Le prince se retourna et fit signe à ses compagnons. Ceux-ci s’approchèrent en portant un grand coffre et en soulevèrent le couvercle. Le prince sortit un à un les objets que contenait le coffre et les souleva afin que tous puissent les admirer. Une fine bride en bronze, deux saladiers en or, des dagues en argent ciselé et aux poignées en ivoire, des tissus teints en violet, un peigne incrusté de lapis-lazuli…
Une fois que tous les objets eurent été présentés à Ménélas, et reçus cérémonieusement, le prince se pencha une nouvelle fois et s’empara au fond du coffre d’une petite boîte en ivoire gravé. Mais au lieu de la présenter au roi, il se tourna vers Hélène et la lui offrit. Il courba la tête tout en la regardant dans les yeux.
— Un dernier présent, pour votre adorable épouse, déclara-t-il de son accent étrange et doux.
Hélène, surprise, hésita un instant. Les hôtes offraient habituellement des présents au roi, et non à leur épouse. Elle jeta un regard à Ménélas, qui hocha brièvement la tête. Elle s’empara délicatement de la boîte que tenait le prince. Toute l’attention des personnes présentes se reporta sur elle. Elle souleva le couvercle de ses mains légèrement tremblantes et en sortit un objet qu’elle présenta à l’assemblée afin que tous puissent le voir. Il s’agissait d’un collier – composé de trois rangées d’ambre brillant et transparent, dont les perles alternaient avec des gouttelettes d’or.
— Il est magnifique, murmura-t-elle, le souffle coupé, souriant lorsque l’objet étincela à la lumière des torches.
Elle leva les yeux et vit que le prince souriait également, mais son expression se modifia bientôt, son visage exprimant la déception.
— Hélas, je pensais qu’il s’assortirait à l’immense beauté dont j’ai tant entendu parler, mais je constate maintenant que ce collier semble bien terne à côté de vous.

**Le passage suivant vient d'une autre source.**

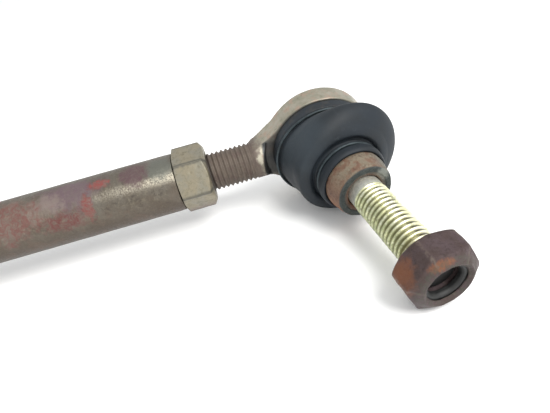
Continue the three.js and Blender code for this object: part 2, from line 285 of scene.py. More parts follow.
# ---- Hexagons ----
def hex_turns():
    """Turns round a hexagon, closer together at its corners."""
    from_corner = [0, 0.6, 1.2, 1.8, 2.6, 4.5, 8, 13, 19, 25, 30]
    half = [math.radians(angle) for angle in from_corner]
    turns = []
    for corner in range(6):
        base = corner * math.pi / 3
        turns += [base + angle for angle in half]
        turns += [base + math.pi / 3 - angle for angle in half[-2:0:-1]]
    return np.array(turns)


def hex_outline(turns, flats, rounding):
    """The radius of a hexagon with rounded corners; a corner is at turn 0."""
    from_corner = np.abs((turns + math.pi / 6) % (math.pi / 3) - math.pi / 6)
    flat = flats / 2 / np.cos(math.pi / 6 - from_corner)
    centre = (flats / 2 - rounding) / math.cos(math.pi / 6)
    inside = np.maximum(rounding ** 2 - (centre * np.sin(from_corner)) ** 2, 0)
    corner = centre * np.cos(from_corner) + np.sqrt(inside)
    return np.where(centre * np.sin(from_corner) < rounding * 0.5, np.minimum(corner, flat), flat)


def hex_turned(profile, flats, rounding, turn, edge=0.25):
    """A closed profile, turned and then cut to a hexagon."""
    turns = hex_turns()
    outline = hex_outline(turns, flats, rounding)
    grid = ring_points(profile, turns + turn)
    radius = np.hypot(grid[..., 0], grid[..., 2])
    cut = np.where(radius < flats / 2 - 1, radius, smooth_min(radius, outline[None, :], edge))
    grid[..., [0, 2]] *= (cut / radius)[..., None]
    return grid, grid_faces(len(profile), len(turns), loop_rows=True)


# ---- The forging, as the surface of a distance field ----
CELL_CORNERS = [(i, j, k) for i in (0, 1) for j in (0, 1) for k in (0, 1)]


def crossed_cells(inside):
    """The grid cells that have corners both inside and outside."""
    size = np.array(inside.shape) - 1
    count = np.zeros(size, int)
    for i, j, k in CELL_CORNERS:
        count += inside[i:size[0] + i, j:size[1] + j, k:size[2] + k]
    return np.argwhere((count > 0) & (count < len(CELL_CORNERS)))


def cell_points(value, cells):
    """The mean of the places where a field's zero surface crosses each cell's edges, in grid steps."""
    total = np.zeros((len(cells), 3))
    weight = np.zeros(len(cells))
    for near in np.array(CELL_CORNERS):
        for axis in np.flatnonzero(near == 0):
            far = near.copy()
            far[axis] = 1
            at_near, at_far = value[tuple((cells + near).T)], value[tuple((cells + far).T)]
            cross = (at_near < 0) != (at_far < 0)
            t = np.where(cross, at_near / np.where(cross, at_near - at_far, 1), 0)
            total += np.where(cross[:, None], near + (far - near) * t[:, None], 0)
            weight += cross
    return cells + total / weight[:, None]


def net_faces(inside, cells):
    """A quad through the four cells round each grid edge that the surface crosses."""
    number = np.full(np.array(inside.shape) - 1, -1)
    number[tuple(cells.T)] = np.arange(len(cells))
    unit = np.eye(3, dtype=int)
    faces = []
    for axis in range(3):
        u, v = unit[(axis + 1) % 3], unit[(axis + 2) % 3]
        ahead = tuple(slice(0, -1) if d == axis else slice(1, -1) for d in range(3))
        beyond = tuple(slice(1, None) if d == axis else slice(1, -1) for d in range(3))
        places = np.argwhere(inside[ahead] != inside[beyond]) + u + v
        quads = np.stack([number[tuple((places - d).T)] for d in (0 * u, u, u + v, v)], axis=1)
        outward = inside[tuple(places.T)]
        quads[~outward] = quads[~outward][:, ::-1]
        faces += quads.tolist()
    return faces


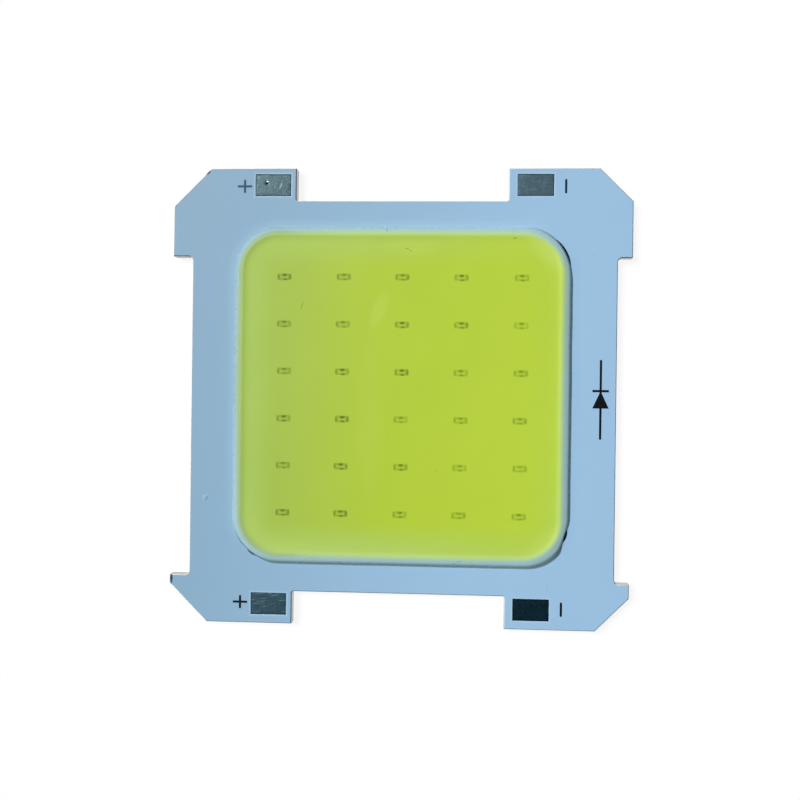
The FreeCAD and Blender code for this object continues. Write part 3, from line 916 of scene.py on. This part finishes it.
@dataclass(frozen=True)
class AluminiumFinish(Finish):
    """Rolled aluminium sheet: lines on its faces, and a torn and a smooth band on its punched edge."""

    thickness: float
    light: Colour = srgb(205, 208, 210)
    dark: Colour = srgb(172, 176, 180)
    torn: Colour = srgb(132, 134, 136)
    scratch_turn: float = math.radians(63)

    def paint(self, canvas: Canvas) -> None:
        """Rolling lines along Y, scratches, and the two bands of the punched edge.

        Args:
            canvas: Canvas of the material.
        """
        place = canvas.place()
        _, _, z = canvas.split(place)
        lines = canvas.noise(canvas.stretch(place, (7.0, 0.15, 1.0)), 1.0, 3.0)
        colour = canvas.shade(canvas.drift(place, 0.12, self.light, self.dark), lines * 0.3 + 0.85)
        scratches = canvas.scratches(place, self.scratch_turn, 3.0, 0.34)
        colour = canvas.mix(scratches * 0.5, colour, self.light)

        on_edge = abs(canvas.facing()[2]).step(0.9, 0.4)
        ragged = canvas.noise(canvas.stretch(place, (1.0, 1.0, 0.2)), 2.0, 3.0) * 0.3
        torn = (z + ragged).step(self.thickness * 0.62, self.thickness * 0.5) * on_edge
        colour = canvas.mix(torn * 0.75, colour, self.torn)
        striae = canvas.noise(canvas.stretch(place, (9.0, 9.0, 0.5)), 1.0, 3.0)
        relief = lines * 0.3 + striae * on_edge + torn * canvas.noise(place, 14.0, 3.0) * 2.0
        canvas.coat(colour, torn * 0.25 + lines * 0.15 + 0.24, relief, depth=0.006, metallic=1.0)


@dataclass(frozen=True)
class PlainFinish(Finish):
    """Plain surface with a drift between two tones and a grain, for the layers and the buried circuit."""

    first: Colour
    second: Colour
    roughness: float
    metallic: float = 0.0
    scale: float = 2.0
    depth: float = 0.004
    gloss: float = 0.5

    def paint(self, canvas: Canvas) -> None:
        """Two tones and a grain.

        Args:
            canvas: Canvas of the material.
        """
        place = canvas.place()
        grain, relief = canvas.grain(place, self.scale * 5, 0.2)
        colour = canvas.shade(canvas.drift(place, self.scale, self.first, self.second), grain)
        canvas.coat(colour, grain * self.roughness, relief, self.depth, self.gloss, self.metallic)


@dataclass(frozen=True)
class FloorFinish(Finish):
    """White floor that still takes a soft shadow."""

    albedo: float = 0.85
    shadow_share: float = 0.15

    def paint(self, canvas: Canvas) -> None:
        """Matt white, mixed with a glow where a ray shows the floor as a background.

        Args:
            canvas: Canvas of the material.
        """
        nodes = canvas.tree.nodes
        nodes.remove(nodes["Principled BSDF"])
        matt = canvas.add("BsdfDiffuse", 0, {"Color": (self.albedo,) * 3 + (1.0,)})
        strength = (1 - self.albedo * self.shadow_share) / (1 - self.shadow_share)
        glow = canvas.add("Emission", 0, {"Strength": strength})
        backdrop = canvas.add("MixShader", 0, {0: self.shadow_share, 1: glow, 2: matt})
        surface = canvas.add("MixShader", 0, {0: canvas.background_rays(), 1: matt, 2: backdrop})
        canvas.feed(nodes["Material Output"].inputs["Surface"], surface)


def make_object(name: str, form: bmesh.types.BMesh, finish: Finish) -> bpy.types.Object:
    """Turn a form into an object of the scene.

    Args:
        name: Name of the object.
        form: Form in millimetres, which is used up.
        finish: Finish of its surface.

    Returns:
        The new object, in metres, with its place in its mesh.
    """
    form.transform(Matrix.Scale(MM, 4))
    mesh = bpy.data.meshes.new(name)
    form.to_mesh(mesh)
    form.free()
    mesh.materials.append(finish.material())
    made = bpy.data.objects.new(name, mesh)
    bpy.context.scene.collection.objects.link(made)
    return made


def add_piece(
    name: str, form: bmesh.types.BMesh, finish: Finish, slot: str, *replaced: str
) -> bpy.types.Object:
    """Turn a form into a piece of the module.

    Args:
        name: Name of the piece.
        form: Closed form in millimetres, which is used up.
        finish: Finish of its surface.
        slot: Material slot of the record that it takes its finish from; not used.
        replaced: CAD nodes that the piece stands for.

    Returns:
        The new object.
    """
    piece = make_object(name, form, finish)
    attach(piece, BODY)
    if replaced:
        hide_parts(*replaced)
    log.info("%s: %d faces", name, len(piece.data.polygons))
    return piece


def dress(node: str, finish: Finish) -> None:
    """Give a CAD node that stays as it is a better material.

    Args:
        node: Name of the CAD node.
        finish: Finish of its surface.
    """
    for material_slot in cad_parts[node].material_slots:
        material_slot.material = finish.material()
    log.info("%s: %s", node, finish.name)


def copy_of(node: str) -> bmesh.types.BMesh:
    """Copy of a CAD node's mesh in millimetres, merged, with its flat faces whole.

    Args:
        node: Name of the CAD node.

    Returns:
        The copy, which is free to be changed.
    """
    form = bmesh.new()
    form.from_mesh(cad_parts[node].data)
    form.transform(Matrix.Scale(1 / MM, 4))
    bmesh.ops.remove_doubles(form, verts=form.verts, dist=MERGE_DISTANCE)
    bmesh.ops.dissolve_limit(form, angle_limit=FLAT_ANGLE, verts=form.verts, edges=form.edges)
    return form


def sheet(
    cells: tuple[int, int],
    half: Vector | Sequence[float] = (1.0, 1.0),
    centre: Sequence[float] = (0.0, 0.0, 0.0),
) -> bmesh.types.BMesh:
    """Make a level rectangle.

    Args:
        cells: Number of cells along X and along Y.
        half: Half sizes along X and along Y.
        centre: Place of its middle.

    Returns:
        The form.
    """
    form = bmesh.new()
    bmesh.ops.create_grid(form, x_segments=cells[0], y_segments=cells[1], size=1.0)
    bmesh.ops.scale(form, verts=form.verts, vec=(half[0], half[1], 1.0))
    bmesh.ops.translate(form, verts=form.verts, vec=centre)
    return form


def only(kind: type, items: Iterable[object]) -> list:
    """Those of the items that are of one kind."""
    return [item for item in items if isinstance(item, kind)]


def smooth(faces: Iterable[bmesh.types.BMFace]) -> None:
    """Shade faces as one curved surface."""
    for face in faces:
        face.smooth = True


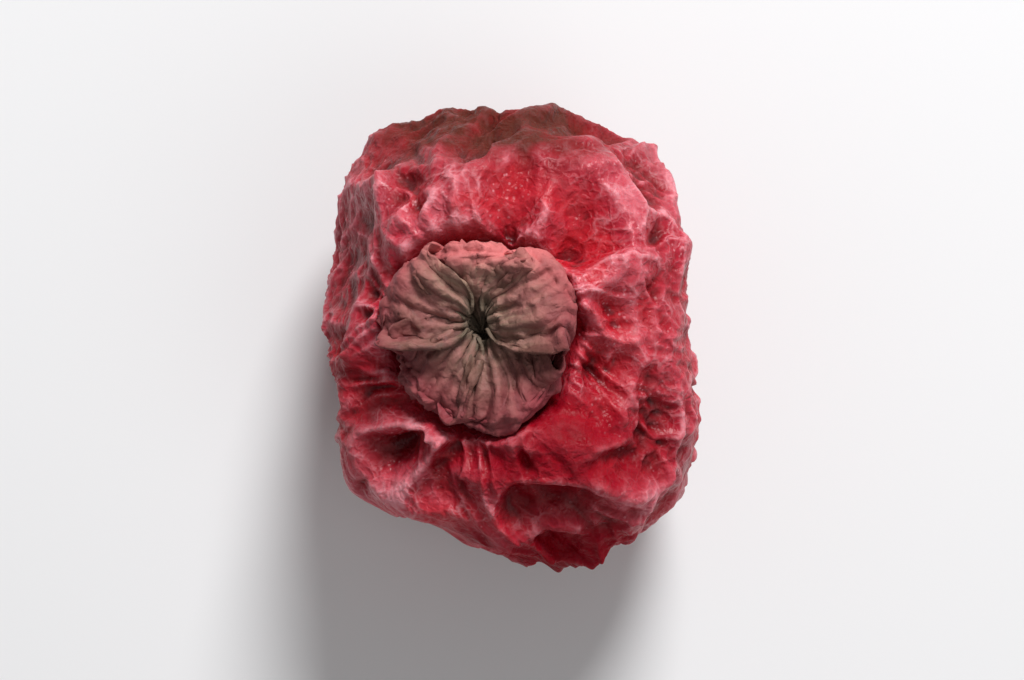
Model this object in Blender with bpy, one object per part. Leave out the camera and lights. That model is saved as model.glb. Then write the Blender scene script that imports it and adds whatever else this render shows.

Hélène ne put s’empêcher de sourire en l’entendant la flatter, et elle sentit ses joues s’empourprer sous son maquillage. Sa beauté était-elle réellement réputée jusqu’à Troie ? En réalité, elle ne savait à quelle distance se trouvait cette cité, mais ces paroles lui donnèrent l’impression que l’on parlait d’elle dans le monde entier. Même après toutes ces années, elle avait gardé de l’importance. Elle était encore quelqu’un aux yeux de jeunes hommes issus de pays étrangers, même si cela n’était plus le cas ici à Sparte. Grâce à ces quelques mots, Hélène se sentit brusquement mieux qu’elle ne l’avait été depuis longtemps.
Maintenant que les présents avaient été offerts, ils furent emportés ailleurs, de sorte que les festivités purent commencer. Hélène resta d’humeur joyeuse pendant le reste de la soirée, et si le prince ne s’adressa plus à elle, elle constata que ses yeux croisaient les siens à plusieurs reprises. Elle oublia son désir de parler à sa mère, passant le reste de la soirée à sourire et à observer le prince éblouissant installé de l’autre côté de la salle pleine à craquer de convives.